InspireDebate Debate Performance¶

Method	Overall Gain	Description
Baseline Model	-	LLaMA-8B/Qwen-1.5B etc.
Inspire Version	+57%	SFT+DPO+Web-RAG

Key Findings¶

Objective dimensions are key differentiating factors: The inclusion of logical validity and factual truthfulness significantly improves the alignment of evaluation with expert judgments.
Subjective and objective dimensions may conflict: Models may generate emotionally strong but logically flawed arguments. A unified framework can balance this tension.
Web-RAG improves factual reliability: Real-time retrieval reduces factual hallucinations in debates.
Small models also benefit: Small models, such as Qwen-1.5B and Phi-3.6B, also achieve significant improvements after optimization through InspireDebate.

Highlights & Insights¶

The approach of using first-order logic to verify debate validity is highly creative: Translating debate arguments into symbolic representations and verifying them using logical deduction rules is a good example of combining formal methods with LLMs.
Evaluation-driven optimization closed-loop: InspireScore serves as both an evaluation tool and the source of reward signals for DPO, forming an iterative improvement loop of "evaluation → optimization → re-evaluation".
Unified subjective + objective evaluation fills a gap in the field of debate evaluation.

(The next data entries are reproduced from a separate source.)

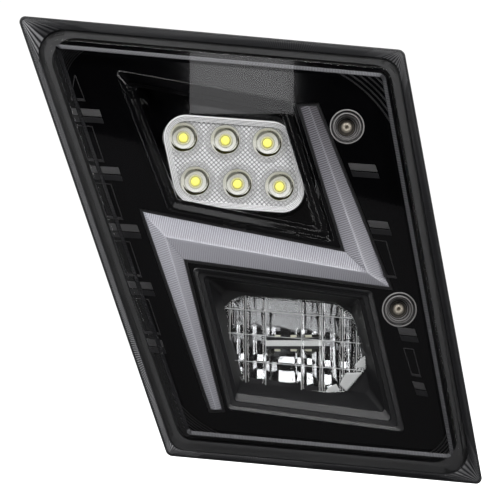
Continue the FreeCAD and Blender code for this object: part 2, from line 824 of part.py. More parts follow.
def make_adjuster_nut():
    neck = box(adjuster_centre, nut_neck, nut_neck, nut_neck_front, nut_neck_front + nut_neck_length)
    front = box(adjuster_centre, nut_size, nut_size, nut_front, nut_neck_front)
    back = box(adjuster_centre, nut_size, nut_size, nut_neck_front + nut_neck_length, nut_back)
    bore = rod(adjuster_centre, adjuster_radius + running_gap, nut_front, nut_back)
    return joined([neck, front, back]).cut(bore)


def make_adjuster_screw():
    shaft = rod(adjuster_centre, adjuster_radius, nut_front - shaft_tail, rear_face + fit_gap)
    head_front = rear_face + fit_gap
    head = rod(adjuster_centre, adjuster_head, head_front, head_front + adjuster_head_length)
    notches = []
    for i in range(adjuster_notch_count):
        turn = math.tau * i / adjuster_notch_count
        notch = shifted(adjuster_centre, (adjuster_head * math.cos(turn), adjuster_head * math.sin(turn)))
        notches.append(rod(notch, adjuster_notch, head_front, head_front + adjuster_head_length))
    socket_points = [shifted(adjuster_centre, (adjuster_socket * math.cos(math.tau * i / 6),
                                               adjuster_socket * math.sin(math.tau * i / 6)))
                     for i in range(6, 0, -1)]
    socket = plate(socket_points, 0, head_front + adjuster_socket_floor, head_front + adjuster_head_length)
    return joined([shaft, head]).cut(notches + [socket])


def make_adjuster_sleeve():
    tube = rod(adjuster_centre, sleeve_bore + sleeve_wall, sleeve_front, rear_face)
    seat = rod(adjuster_centre, ring_seat, rear_face - ring_depth, rear_face)
    return tube.cut([rod(adjuster_centre, sleeve_bore, sleeve_front, rear_face), seat])


def make_adjuster_ring():
    centre = at(adjuster_centre, rear_face - ring_depth / 2)
    return Part.makeTorus(sleeve_bore + ring_section, ring_section, centre, FreeCAD.Vector(0, 1, 0))


def make_adjuster_clip():
    clip_back = sleeve_front - fit_gap
    ring = rod(adjuster_centre, clip_radius, clip_back - clip_thickness, clip_back)
    return ring.cut(rod(adjuster_centre, adjuster_radius, clip_back - clip_thickness, clip_back))


# ---- Lower module: fluted window, reflector bowl, LED blade on a finned heat sink


def make_inner_window():
    front = bezel_front + lower_pocket_depth - window_stand
    body = plate(window, window_radius, front, window_seat)
    lip = plate(window_lip, window_radius, lower_floor_back, window_seat)
    return joined([body, lip])


def make_bowl():
    lip = plate(window_lip, window_radius, window_seat, bowl_front)
    ears = [rod(c, bowl_ear, window_seat, bowl_front) for c in bowl_screws]
    back = shrunk(window, bowl_centre, bowl_shrink)
    body = tapered(window, window_radius, window_seat, back, window_radius, bowl_back)
    mouth = inset(window, bowl_wall)
    hollow = tapered(mouth, window_radius, window_seat, inset(back, bowl_wall), window_radius / 2,
                     bowl_back - bowl_wall)
    slot = box(bowl_centre, blade_width + 2 * blade_gap,
               blade_thickness + 2 * (board_thickness + blade_gap), bowl_back - bowl_wall * 2, bowl_back)
    holes = [rod(c, small_radius + fit_gap, window_seat, bowl_front) for c in bowl_screws]
    return joined([lip, body] + ears).cut([hollow, slot] + holes)


def make_bowl_screws():
    return group([screw(c, bowl_front, bowl_screw_length, small_radius, small_head, small_head_height, -1)
                  for c in bowl_screws])


def make_lower_heat_sink():
    blade = box(bowl_centre, blade_width, blade_thickness, blade_front, sink_plate_front)
    pedestal = box(bowl_centre, sink_width, sink_height, sink_plate_front, sink_flange_front)
    brim = box(bowl_centre, sink_flange_width, sink_flange_height, sink_flange_front, sink_flange_back)
    fins = [box(shifted(bowl_centre, ((i - (rear_fin_count - 1) / 2) * rear_fin_pitch, 0)),
                rear_fin_thickness, sink_flange_height, sink_flange_back,
                sink_flange_back + rear_fin_height) for i in range(rear_fin_count)]
    holes = [rod(c, screw_radius + screw_gap, sink_flange_front, sink_flange_back)
             for c in sink_screw_centres]
    return joined([blade, pedestal, brim] + fins).cut(holes)


def make_blade_boards():
    offset = (blade_thickness + board_thickness) / 2
    return group([box(shifted(bowl_centre, (0, j * offset)), blade_board_width, board_thickness,
                      blade_front, blade_front + blade_board_length) for j in (-1, 1)])


def make_blade_leds():
    offset = blade_thickness / 2 + board_thickness + led_thickness / 2
    front = blade_front + blade_led_setback
    return group([box(shifted(bowl_centre, (i * blade_led_pitch, j * offset)), blade_led,
                      led_thickness, front, front + blade_led)
                  for j in (-1, 1) for i in (-1, 0, 1)])


def make_sink_gasket():
    outer = box(bowl_centre, sink_width + 2 * gasket_width, sink_height + 2 * gasket_width,
                rear_face, sink_flange_front)
    inner = box(bowl_centre, sink_width + 2 * fit_gap, sink_height + 2 * fit_gap,
                rear_face, sink_flange_front)
    holes = [rod(c, screw_radius + screw_gap, rear_face, sink_flange_front) for c in sink_screw_centres]
    return outer.cut([inner] + holes)


def make_sink_screws():
    return group([screw(c, sink_flange_back, sink_flange + gasket + wall + screw_grip - screw_tip_gap,
                        screw_radius, screw_head, screw_head_height, -1) for c in sink_screw_centres])


# ---- Fasteners of the bezel, the mounting studs and the spacers they stand in
def make_bezel_screws():
    seat = bezel_front + well_depth
    screws = []
    for c in bezel_screws:
        body = screw(c, seat, bezel_layer + bezel_screw_grip, bezel_screw_radius, bezel_screw_head,
                     bezel_screw_head_height, 1)
        hub_front = seat - bezel_screw_head_height
        hub = rod(c, bezel_screw_hub, hub_front - bezel_screw_hub_height, hub_front)
        screws.append(joined([body, hub]))
    return group(screws)


def make_stud_spacers():
    return group([rod(c, stud_spacer, rear_face, 0.0).cut(rod(c, stud_shank, rear_face, 0.0))
                  for c in stud_centres])


def make_studs():
    studs = []
    for c in stud_centres:
        head = rod(c, stud_head, rear_inner - stud_head_height, rear_inner)
        shank = rod(c, stud_shank, rear_inner, 0.0)
        thread = rod(c, stud_radius, 0.0, stud_length)
        studs.append(joined([head, shank, thread]))
    return group(studs)


# ---- Rear cover, vents, connector and driver board


def make_rear_cover():
    disc = rod(cover_centre, cover_radius, cover_front, cover_front + cover_plate)
    spigot = rod(cover_centre, cover_opening - screw_gap, rear_inner, cover_front)
    spigot = spigot.cut(rod(cover_centre, cover_opening - screw_gap - cover_lip, rear_inner, cover_front))
    ribs = [box(cover_centre, 2 * cover_opening, cover_rib, cover_front + cover_plate,
                cover_front + cover_plate + cover_rib),
            box(cover_centre, cover_rib, 2 * cover_opening, cover_front + cover_plate,
                cover_front + cover_plate + cover_rib)]
    holes = [rod(c, screw_radius + screw_gap, cover_front, cover_front + cover_plate)
             for c in cover_screw_centres]
    return joined([disc, spigot] + ribs).cut(holes)


def make_cover_gasket():
    inner_radius = cover_opening + fit_gap
    outer_radius = cover_screw_circle - screw_radius - screw_gap - fit_gap
    ring = rod(cover_centre, outer_radius, rear_face, cover_front)
    return ring.cut(rod(cover_centre, inner_radius, rear_face, cover_front))


def make_cover_screws():
    length = cover_plate + gasket + wall + screw_grip - screw_tip_gap
    return group([screw(c, cover_front + cover_plate, length, screw_radius, screw_head,
                        screw_head_height, -1) for c in cover_screw_centres])


def make_vents():
    caps = []
    for c in vents:
        stem = rod(c, vent_stem, rear_inner - vent_tail, rear_face)
        head = rod(c, vent_head, rear_face, rear_face + vent_head_height)
        mouth = rod(c, vent_mouth, rear_inner - vent_tail, rear_face + vent_head_height / 2)
        caps.append(joined([stem, head]).cut(mouth))
    return group(caps)


def make_connector():
    shell = box(connector_centre, connector_width, connector_height, rear_inner, socket_mouth)
    ears = box(connector_centre, connector_width + 2 * connector_flange,
               connector_height + 2 * connector_lip, socket_flange_front, socket_flange_back)
    cavity = box(connector_centre, connector_width - 2 * connector_wall,
                 connector_height - 2 * connector_wall, socket_floor, socket_mouth)
    latch_centre = shifted(connector_centre, (0, (connector_height + latch_height) / 2))
    latch = box(latch_centre, latch_width, latch_height, socket_flange_back, socket_mouth - latch_setback)
    pins = [box(p, pin_size, pin_size, rear_inner, socket_floor) for p in pin_places]
    holes = [rod(c, screw_radius + screw_gap, socket_flange_front, socket_flange_back)
             for c in connector_screw_centres]
    return joined([shell, ears, latch]).cut([cavity] + pins + holes)


def make_connector_pins():
    return group([box(p, pin_size, pin_size, driver_front - pin_tail, socket_floor + pin_reach)
                  for p in pin_places])


def make_connector_seal():
    outer = box(connector_centre, connector_width + 2 * connector_flange,
                connector_height + 2 * connector_lip, rear_face, socket_flange_front)
    inner = box(connector_centre, connector_width + 2 * fit_gap, connector_height + 2 * fit_gap,
                rear_face, socket_flange_front)
    holes = [rod(c, screw_radius + screw_gap, rear_face, socket_flange_front)
             for c in connector_screw_centres]
    return outer.cut([inner] + holes)


def make_connector_screws():
    length = connector_flange_thickness + gasket + wall + screw_grip - screw_tip_gap
    return group([screw(c, socket_flange_back, length, screw_radius, screw_head, screw_head_height, -1)
                  for c in connector_screw_centres])


def make_driver_board():
    board = box(driver_centre, driver_width, driver_height, driver_front, driver_back)
    holes = [rod(c, small_radius + fit_gap, driver_front, driver_back) for c in driver_screw_centres]
    holes += [box(p, pin_size, pin_size, driver_front, driver_back) for p in pin_places]
    return board.cut(holes)


def make_driver_screws():
    return group([screw(c, driver_front, board_thickness + driver_standoff - screw_tip_gap, small_radius,
                        small_head, small_head_height, 1) for c in driver_screw_centres])


def make_driver_parts():
    coil = box(shifted(driver_centre, coil_offset), coil_size, coil_size, driver_front - coil_height,
               driver_front)
    cans = [rod(shifted(driver_centre, step), can_radius, driver_front - can_height, driver_front)
            for step in can_offsets]
    chips = [box(shifted(driver_centre, step), chip_size, chip_size, driver_front - chip_height, driver_front)
             for step in chip_offsets]
    return group([coil] + cans + chips)


pieces = {
    "housing": make_housing(),
    "lens_seal": make_lens_seal(),
    "outer_lens": make_outer_lens(),
    "main_bezel": make_main_bezel(),
    "bezel_screws": make_bezel_screws(),
    "upper_pocket": make_upper_pocket(),
    "lower_pocket": make_lower_pocket(),
    "light_guide": make_light_guide(),
    "guide_tray": make_guide_tray(),
    "drl_board": make_drl_board(),
    "drl_leds": group([box(c, drl_led, drl_led, drl_board_front - led_thickness, drl_board_front)
                       for c in drl_led_centres]),
    "drl_board_screws": group([screw(c, drl_board_front, board_thickness + tray_screw_bite, small_radius,
                                     small_head, small_head_height, 1) for c in drl_screw_centres]),
    "module_cover": make_module_cover(),
    "module_reflector": make_module_reflector(),
    "module_board": make_module_board(),
    "module_leds": make_module_leds(),
    "led_phosphors": make_phosphors(),
    "led_domes": make_led_domes(),
    "module_board_screws": make_board_screws(),
    "module_thermal_pad": make_thermal_pad(),
    "module_heat_sink": make_module_heat_sink(),
    "module_frame": make_module_frame(),
    "pivot_bracket_left": make_bracket(*bracket_sides[0]),
    "pivot_bracket_right": make_bracket(*bracket_sides[1]),
    "pivot_bushes": make_bushes(),
    "bracket_screws": make_foot_screws(),
    "adjuster_screw": make_adjuster_screw(),
    "adjuster_clip": make_adjuster_clip(),
    "adjuster_nut": make_adjuster_nut(),
    "adjuster_sleeve": make_adjuster_sleeve(),
    "adjuster_ring": make_adjuster_ring(),
    "lower_window": make_inner_window(),
    "lower_reflector": make_bowl(),
    "reflector_screws": make_bowl_screws(),
    "blade_boards": make_blade_boards(),
    "blade_leds": make_blade_leds(),
    "lower_heat_sink": make_lower_heat_sink(),
    "heat_sink_gasket": make_sink_gasket(),
    "heat_sink_screws": make_sink_screws(),
    "rear_cover": make_rear_cover(),
    "cover_gasket": make_cover_gasket(),
    "cover_screws": make_cover_screws(),
    "vent_caps": make_vents(),
    "connector_socket": make_connector(),
    "connector_pins": make_connector_pins(),
    "connector_seal": make_connector_seal(),
    "connector_screws": make_connector_screws(),
    "driver_board": make_driver_board(),
    "driver_parts": make_driver_parts(),
    "driver_screws": make_driver_screws(),
    "mounting_studs": make_studs(),
    "stud_spacers": make_stud_spacers(),
}

os.makedirs("parts", exist_ok=True)
for name, shape in pieces.items():
    shape.exportStep("parts/" + name + ".step")
    print(name, len(shape.Solids), round(shape.Volume, 1), shape.isValid())
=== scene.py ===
import bpy
import json
import math
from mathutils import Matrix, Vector

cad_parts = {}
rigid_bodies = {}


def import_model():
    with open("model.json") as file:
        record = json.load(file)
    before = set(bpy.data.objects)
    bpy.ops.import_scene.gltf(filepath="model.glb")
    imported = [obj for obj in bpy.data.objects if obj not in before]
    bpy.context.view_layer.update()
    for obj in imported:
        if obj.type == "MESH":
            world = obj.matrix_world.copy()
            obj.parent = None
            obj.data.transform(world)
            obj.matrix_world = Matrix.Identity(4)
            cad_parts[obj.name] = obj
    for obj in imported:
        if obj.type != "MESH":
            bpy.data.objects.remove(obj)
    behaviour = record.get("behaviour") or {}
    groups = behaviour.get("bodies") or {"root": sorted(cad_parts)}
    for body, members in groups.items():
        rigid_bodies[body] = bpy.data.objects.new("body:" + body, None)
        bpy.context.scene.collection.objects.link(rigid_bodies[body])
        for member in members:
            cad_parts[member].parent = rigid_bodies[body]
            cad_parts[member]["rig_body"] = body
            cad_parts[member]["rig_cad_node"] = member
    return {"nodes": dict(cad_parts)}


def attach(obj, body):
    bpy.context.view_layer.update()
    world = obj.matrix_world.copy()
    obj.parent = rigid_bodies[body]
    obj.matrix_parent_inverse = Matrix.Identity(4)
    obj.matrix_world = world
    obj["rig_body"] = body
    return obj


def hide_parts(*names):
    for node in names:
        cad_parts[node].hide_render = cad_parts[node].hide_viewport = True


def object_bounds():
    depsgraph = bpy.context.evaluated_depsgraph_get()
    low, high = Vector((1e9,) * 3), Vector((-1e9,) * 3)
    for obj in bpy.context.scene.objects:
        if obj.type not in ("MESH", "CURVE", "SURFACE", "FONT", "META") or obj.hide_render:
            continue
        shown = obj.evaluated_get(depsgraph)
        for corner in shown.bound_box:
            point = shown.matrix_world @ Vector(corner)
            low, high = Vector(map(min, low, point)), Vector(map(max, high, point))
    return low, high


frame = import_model()
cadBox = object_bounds()
mm = 0.001
print("frame loaded")


# small helpers for outlines, all in millimetres seen from the front as (x, z)
def shifted(point, dx, dz):
    return (point[0] + dx, point[1] + dz)


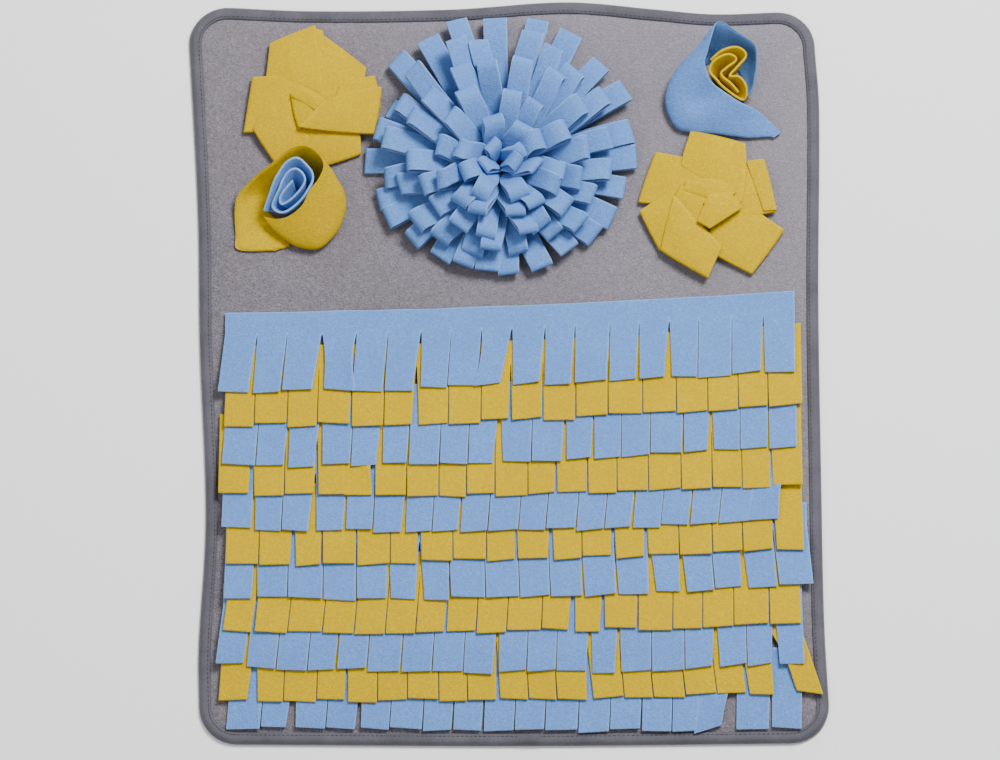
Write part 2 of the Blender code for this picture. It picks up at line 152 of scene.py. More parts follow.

Limitations & Future Work¶

Logical validity evaluation relies on the LLM to translate natural language into FOL; translation errors will affect the accuracy of the evaluation.
Fact verification relies on search engines, which can limit the quality and coverage of search results.
The construction of DPO preference pairs relies on the accuracy of InspireScore itself, posing a bootstrapping risk.
Evaluation was conducted only on English debates.

vs Debatrix (Liang et al. 2024): Debatrix only evaluates subjective dimensions such as arguments, sources, and language; InspireScore adds logical validity and factual truthfulness.
vs MAD (Liang et al. 2024): MAD utilizes debate to enhance reasoning but lacks objective feedback; InspireDebate provides multi-dimensional feedback via InspireScore.
vs DebateTune (Li et al. 2024): DebateTune enhances argument diversity but lacks evaluation-driven optimization.

Rating¶

Novelty: ⭐⭐⭐⭐ The idea of unified subjective-objective evaluation is valuable, and the design of verifying argument validity with first-order logic is novel.
Experimental Thoroughness: ⭐⭐⭐⭐ Evaluated on 4 open-source + 2 closed-source models, using both automatic and human evaluations.
Writing Quality: ⭐⭐⭐ The framework is complex but the writing is relatively clear, though some formula symbols are dense.
Value: ⭐⭐⭐⭐ Provides a comprehensive toolchain of evaluation + optimization for LLM debating.